FindAllNumbersDisappearedInAnArray [source code]

public class FindAllNumbersDisappearedInAnArray {
    public List<Integer> findAllNumbersDisappearedInAnArray(int[] nums) {
        int[] count = new int[nums.length];
        Arrays.fill(count, -1);
        for (int i = 0; i < nums.length; i++) count[nums[i] - 1]++;
        List<Integer> res = new ArrayList<>();
        for (int i = 0; i < nums.length; i++) {
            if (count[i] < 0) res.add(i + 1);
        }
        return res;
    }

    public static void main(String[] args) {
        FindAllNumbersDisappearedInAnArray tester = new FindAllNumbersDisappearedInAnArray();
        int[] input1 = {4,3,2,7,8,2,3,1};
        for (int i : tester.findAllNumbersDisappearedInAnArray(input1)) System.out.println(i);
        System.out.println("Finish");
    }
}

这种所有的element都处于[1,n]的array，是摆明了让你用array替代map的；
这题一个比较难的要求是no extra space。这种要求好像还是比较难以做到的。但是却是经常出现；
linear time这个我们已经见过几次了，目前一个主流的思路就是利用additional data structure来保存每一个iteration的信息就行了；
但是no extra space这个有没有什么常规套路，目前还没有总结到；

前面我们已经讲过了，拿到一个问题没思路怎么办？先从最蠢的做法开始做。
no extra space这个目前想到的一个思路是，要么直接利用input space，也就是nums进行处理（return list本身也不算extra space,不过这里好像没有什么用过）；

TODO:
no extra space requirement;
res.add不知道最后出来的顺序对不对？linked list的添加顺序好像是加在head？如果不行，或许try append?
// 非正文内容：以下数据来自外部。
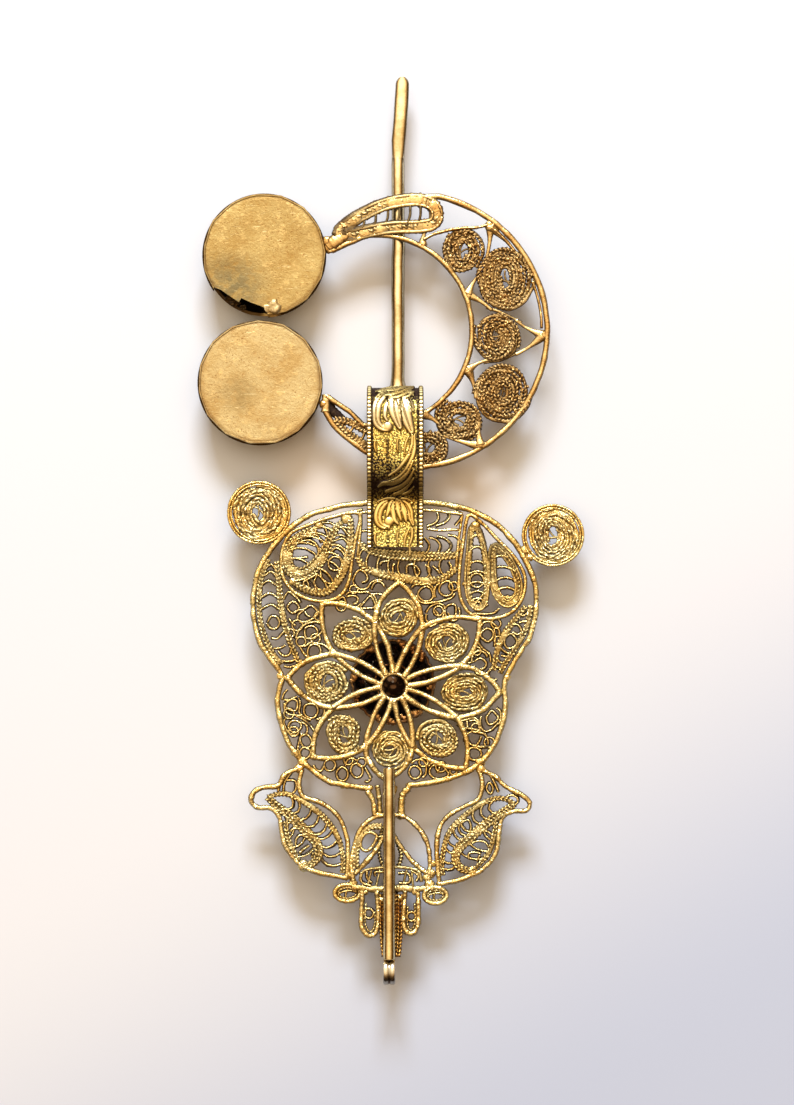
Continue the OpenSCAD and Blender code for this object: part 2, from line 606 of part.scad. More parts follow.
module edge_panel_left() panel() edge_panel(edge_left_outer, edge_left_inner, edge_left_scales, -0.9);
module edge_panel_right() panel() edge_panel(edge_right_outer, edge_right_inner, edge_right_scales, -0.8);

// The jewel on the front: a scalloped gilt cup with a collar and webs between its stones
setting_h = plaque_z - GAP;
collar_r = centre_stone_r + 0.35;
side_ring_r = 4.65;
module cup_outline() difference() {
    union() {
        circle(setting_r + 0.5);
        for (i = [1 : scallops])
            rotate((i + 0.5) * 360 / scallops)
                translate([setting_r - 0.7, 0])
                    circle(2);
    }
    circle(setting_r);
}
module stone_setting() color("darkorange") translate([setting_c[0], setting_c[1], 0]) {
    linear_extrude(height = setting_h)
        cup_outline();
    difference() {
        cylinder(h = setting_h - 0.3, r = collar_r);
        translate([0, 0, -1])
            cylinder(h = setting_h + 2, r = centre_stone_r + GAP / 2);
    }
    for (i = [1 : PETALS])
        rotate((i - 0.5) * 360 / PETALS)
            translate([collar_r - 0.2, -0.2, 0.4])
                cube([setting_r - collar_r + 0.4, 0.4, 2.2]);
}

// A cut stone: its flat table looks down and its pavilion points up
module cut_stone(r, z, crown, pavilion, sides) translate([0, 0, z]) {
    cylinder(h = crown, r1 = 0.6 * r, r2 = r, $fn = sides);
    translate([0, 0, crown])
        cylinder(h = 0.25, r = r, $fn = sides);
    translate([0, 0, crown + 0.25])
        cylinder(h = pavilion, r1 = r, r2 = 0.08 * r, $fn = sides);
}
module centre_stone() color([0.2, 0.12, 0.07]) translate([setting_c[0], setting_c[1], 0])
    rotate(11) cut_stone(centre_stone_r, 0.4, 0.9, 2, 12);
module side_stone(i) color([0.08, 0.05, 0.08])
    translate([setting_c[0], setting_c[1], 0])
        rotate(i * 360 / PETALS)
            translate([side_ring_r, 0, 0])
                cut_stone(side_stone_r, 0.4, 0.7, 1.8, 8);

// Birds
module bird(front, back, wing, sash, breast, blob, rise) color("gold") plate(plaque_z, plaque_h) difference() {
    union() {
        wire(curve(front), bird_wire);
        wire(curve(back), bird_wire);
        wire(curve(wing), frame_wire);
        wire(curve(sash), rim_wire);
        wire(curve(breast), frame_wire);
        scales(curve(sash), curve(wing), bird_scales, rise, thin_wire);
        scales(curve(breast), curve(sash), 3, rise, thin_wire);
        dot(front[0], 0.9);
        dot(blob, 1);
    }
    offset(delta = GAP) rim_wires();
}
module bird_left()
    bird(bird_left_front, bird_left_back, bird_left_wing, bird_left_sash, bird_left_breast, [-14.6, -56], -0.6);
module bird_right()
    bird(bird_right_front, bird_right_back, bird_right_wing, bird_right_sash, bird_right_breast, [13.5, -57], 0.6);
module bird_outlines()
    for (p = [bird_left_front, bird_left_back, bird_right_front, bird_right_back])
        wire(curve(p), bird_wire);

// Stem, arches, base bar and the loops below it
module stem_wires() {
    for (p = [stem_left, stem_left_inner, stem_right, arch_left, arch_right, base_top, u_left, u_right])
        wire(curve(p), stem_wire);
    for (p = [arch_left_inner, brace_left, brace_right])
        wire(curve(p), frame_wire);
    hoop(closed_curve(drop_left), thin_wire);
    wire(drop_tie, thin_wire);
    wire(curve(base_bar), bird_wire);
    for (t = base_ties)
        wire([[t[0], base_bar_y], [t[1], base_top_y]], thin_wire);
    for (e = side_loops)
        hoop(ellipse_points(e), stem_wire);
    for (c = u_rings)
        ring(c, c[2], thin_wire);
    for (c = base_lumps)
        dot(c, c[2]);
    wire([[0, arch_y], [0, base_bar_y]], stem_wire);
}
module stem_base() color("gold") plate(plaque_z, plaque_h) difference() {
    stem_wires();
    offset(delta = GAP) {
        bird_outlines();
        rim_wires();
        petal_wires();
    }
}
module tongue() color("darkgoldenrod") difference() {
    plate(plaque_z + 0.1, plaque_h - 0.1) difference() {
        polygon(curve(tongue_outline, 2));
        offset(delta = GAP) stem_wires();
    }
    for (x = tongue_grooves)
        translate([x, -60, plaque_top])
            rotate([90, 0, 0])
                cylinder(h = 12, r = 0.2, $fn = 16);
}

// The tube on the back and the eye at its end
module support_rod() color("khaki")
    translate([rod_x, rod_top_y, rod_z])
        rotate([90, 0, 0])
            difference() {
                cylinder(h = rod_top_y - rod_end_y, d = rod_d);
                translate([0, 0, -1])
                    cylinder(h = 3, d = rod_d - 0.6);
            }
module end_eye() color("silver")
    translate([rod_x, eye_y - GAP, eye_z])
        rotate([0, 90, 0])
            difference() {
                cylinder(h = rod_d, r = eye_r, center = true);
                cylinder(h = rod_d + 1, r = eye_hole_r, center = true);
            }

// The crescent's wires: an outer and an inner curve, struts between them and brackets at the discs
module ring_wires() {
    wire(concat(curve(upper_end, 2), arc(ring_c, ring_r, 78, -98, 40), curve(lower_end, 2)), ring_wire);
    wire(concat(curve(upper_inner_end, 2), arc(bow_c, bow_r, 96, -98, 36), curve(lower_inner_end, 2)), ring_wire);
    wire(arc(ring_c, ring_r - 1.1, 76, 42, 8), 0.5);
    wire(bracket_upper, 1.4);
    wire(bracket_lower, 1.4);
    for (s = struts)
        wire(arch([s[0], s[1]], [s[2], s[3]], 0.2, 3), 0.6);
    for (c = strut_lumps)
        dot(c, c[2]);
}
module ring_frame() color("darkgoldenrod") difference() {
    plate(ring_z, ring_h) difference() {
        ring_wires();
        ring_coil_room();
        offset(delta = GAP) scroll_wires();
    }
    for (d = [[disc_upper_c, disc_upper_r], [disc_lower_c, disc_lower_r]])
        translate([d[0][0], d[0][1], 0])
            cylinder(h = 20, r = d[1] + GAP);
}
module ties(table) for (t = table) wire([[t[0], t[1]], [t[2], t[3]]], thin_wire);
module scroll_upper_wires() {
    hoop(closed_curve(scroll_upper), 0.95);
    ties(scroll_upper_ties);
}
module scroll_lower_wires() difference() {
    union() {
        wire(curve(scroll_lower_outer), 0.85);
        wire(curve(scroll_lower_inner), 0.85);
        ties(scroll_lower_ties);
        dot(scroll_lower_outer[0], 0.7);
    }
    ring_coil_room();
}
module scroll_wires() {
    scroll_upper_wires();
    scroll_lower_wires();
}
module arm_scroll_upper() color("goldenrod") plate(ring_z, ring_h) scroll_upper_wires();
module arm_scroll_lower() color("goldenrod") plate(ring_z, ring_h) scroll_lower_wires();

// A disc: a hollow box with a domed front that looks down and a hand-cut flat back
function dome(r, low, n = 8) = [for (i = [0 : n]) [r * sin(i * 90 / n), low + (disc_h - 2) * (1 - cos(i * 90 / n))]];
module disc_box(c, r, seed) translate([c[0], c[1], 0]) {
    rotate_extrude($fn = 96)
        difference() {
            polygon(concat(dome(r - 0.25, 0), [[r - 0.25, disc_h - sheet_t], [0, disc_h - sheet_t]]));
            polygon(concat(dome(r - 0.25 - sheet_t, sheet_t), [[r - 0.25 - sheet_t, disc_h - 2 * sheet_t], [0, disc_h - 2 * sheet_t]]));
        }
    translate([0, 0, disc_h - 2 * sheet_t])
        linear_extrude(height = 2 * sheet_t)
            polygon([for (a = [0 : 9 : 351]) (r - 0.12 + 0.12 * sin(3 * a + seed) * cos(5 * a - seed)) * dir(a)]);
}
module disc_upper() color("burlywood") {
    difference() {
        disc_box(disc_upper_c, disc_upper_r, 20);
        translate([0, 0, disc_h - tear_depth])
            linear_extrude(height = 5)
                polygon(tear);
    }
    translate([tear_lump[0], tear_lump[1], disc_h - 0.9])
        sphere(tear_lump[2], $fn = 24);
}
module disc_lower() color("burlywood") difference() {
    disc_box(disc_lower_c, disc_lower_r, 75);
    for (a = seam_notches)
        translate([disc_lower_c[0], disc_lower_c[1], disc_h - 2.2])
            rotate(a)
                translate([disc_lower_r - 1.2, -notch_w / 2, 0])
                    cube([3, notch_w, 0.7]);
}

pin();
strap_loop();
plaque_rim();
rosette();
petal_coil(0);  // petal_coil_1
petal_coil(1);  // petal_coil_2
petal_coil(2);  // petal_coil_3
petal_coil(3);  // petal_coil_4
petal_coil(4);  // petal_coil_5
petal_coil(5);  // petal_coil_6
petal_coil(6);  // petal_coil_7
petal_coil(7);  // petal_coil_8
scroll_panel_left();
scroll_panel_right();
fan_panel();
edge_panel_left();
edge_panel_right();
corner_coil(corner_left);  // corner_coil_left
corner_coil(corner_right);  // corner_coil_right
stone_setting();
centre_stone();
side_stone(1);  // side_stone_1
side_stone(2);  // side_stone_2
side_stone(3);  // side_stone_3
side_stone(4);  // side_stone_4
side_stone(5);  // side_stone_5
side_stone(6);  // side_stone_6
side_stone(7);  // side_stone_7
side_stone(8);  // side_stone_8
bird_left();
bird_right();
stem_base();
tongue();
support_rod();
end_eye();
ring_frame();
ring_coil(0);  // ring_coil_1
ring_coil(1);  // ring_coil_2
ring_coil(2);  // ring_coil_3
ring_coil(3);  // ring_coil_4
ring_coil(4);  // ring_coil_5
ring_coil(5);  // ring_coil_6
arm_scroll_upper();
arm_scroll_lower();
disc_upper();
disc_lower();
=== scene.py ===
# Berber fibula brooch: gilt wires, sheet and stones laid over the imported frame
# Lengths are in millimetres until a piece is finished, which scales it to metres

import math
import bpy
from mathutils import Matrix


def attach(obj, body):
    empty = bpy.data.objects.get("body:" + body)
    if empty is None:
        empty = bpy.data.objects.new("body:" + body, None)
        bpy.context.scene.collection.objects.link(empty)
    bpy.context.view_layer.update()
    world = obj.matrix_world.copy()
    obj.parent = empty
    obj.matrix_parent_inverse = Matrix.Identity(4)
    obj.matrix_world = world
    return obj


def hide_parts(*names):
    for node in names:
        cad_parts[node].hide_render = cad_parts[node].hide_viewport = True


bl_info = {
    "name": "Fibula Brooch",
    "version": (1, 0),
    "blender": (4, 5, 0),
    "location": "View3D > Sidebar > Brooch",
    "description": "Dresses the solids of a filigree fibula with wires, sheet and stones",
    "category": "Object",
}

import bpy
import numpy as np

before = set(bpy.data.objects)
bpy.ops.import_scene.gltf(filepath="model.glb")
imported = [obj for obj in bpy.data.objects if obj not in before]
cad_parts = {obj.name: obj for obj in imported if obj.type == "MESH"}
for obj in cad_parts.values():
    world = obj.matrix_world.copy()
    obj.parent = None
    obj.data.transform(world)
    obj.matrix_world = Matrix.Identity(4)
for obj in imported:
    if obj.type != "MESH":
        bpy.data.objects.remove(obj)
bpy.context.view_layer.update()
MM = 0.001
# How long a stretch the camera sees at the brooch's height, in metres
seen_length = 0.18417

# Heights and sizes that the solids have
disc_h = 6.2
ring_z = 5
ring_h = 1
plaque_z = 4.4
plaque_h = 1
pin_z = 3.6
pin_foot_y = 22.6
pin_flat_y = 63
pin_tip_y = 75.75
pin_flat_t = 1.1
strap_w = 9.4
strap_t = 0.8
strap_top = 10
ring_r = 22.8
bow_r = 15.9
disc_upper_r = 10.3
disc_lower_r = 10.4
centre_stone_r = 2.6
rod_d = 2
rod_top_y = -39.6
rod_end_y = -71.4
eye_r = 2.15
eye_hole_r = 1.2
GAP = 0.06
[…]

这个算法的速度是16ms, 78%, 还算可以接受吧.

Problem Description

Given an array of integers where 1 ≤ a[i] ≤ n (n = size of array), some elements appear twice and others appear once.

Find all the elements of [1, n] inclusive that do not appear in this array.

Could you do it without extra space and in O(n) runtime? You may assume the returned list does not count as extra space.

Example:

Input:
[4,3,2,7,8,2,3,1]

Output:
[5,6]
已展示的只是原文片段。